In order to have your Snakemake workflow read from, and write to, Latch Data, you need to configure your Snakefile to use the Latch Storage Plugin.

In either the input: or output: directives of a rule, you can specify a Latch Path by marking the specific path with a storage.latch function call. For example, the rule

rule test_storage:
    input:
        "hello.txt"
    output:
        storage.latch("latch://123.account/goodbye.txt")
    shell:
        "cp {input} {output}"

will copy the local file hello.txt onto Latch, giving it the path latch://123.account/goodbye.txt.

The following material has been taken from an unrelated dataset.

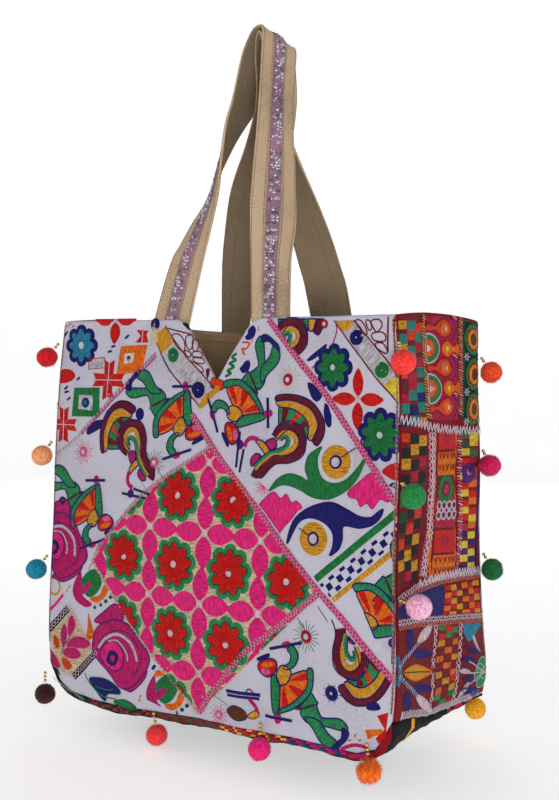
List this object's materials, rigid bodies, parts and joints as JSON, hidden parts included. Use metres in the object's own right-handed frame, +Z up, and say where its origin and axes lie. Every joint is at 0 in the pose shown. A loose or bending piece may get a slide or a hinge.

Common Patterns / Pitfalls

Referencing Inputs/Outputs

Note that in the example above, the shell command never explicitly references latch://123.account/goodbye.txt, and instead references the {output} wildcard. This is intentional, and all rules that reference storage.latch() objects must use this pattern to function correctly.

Snakemake storage plugins in general work by doing all operations on a local copy of the remote file, then uploading the remote file back at the end of rule execution. In the example above, the {output} wildcard is replaced with the path of the local copy. This local copy is stored opaquely and its location can change depending on the way the pipeline is configured, so the only way to reliably reference it is by using the wildcard. This also applies to inputs and the {input} wildcard, for the exact same reason.

Wildcards and expand(...)

Due to a limitation of Snakemake, storage.latch must be placed outside of all expand calls. For example:

rule gunzip:
    input:
        storage.latch(
            expand("latch://123.account/fastqs/{fastq_id}.fastq.gz", fastq_id=fastq_ids)
        )
    output:
        storage.latch("latch://123.account/decompressed/{fastq_id}.fastq")
    shell:
        "gunzip --to-stdout {input} > {output}"

The same applies to the directory flag.

os.path.join(...) vs Path(...) / ...

Properly formatted Latch Paths start with latch://. Unfortunately, pathlib.Path condenses multiple slashes, so something like Path("latch://123.account/hello") / "goodbye.txt" will resolve to "latch:/123.account/hello/goodbye.txt" (Note that it starts with latch:/, not latch://). To avoid this, use os.path.join directly instead. The above becomes os.path.join("latch://123.account/hello", "goodbye.txt") which correctly resolves to "latch://123.account/hello/goodbye.txt" with the double slash.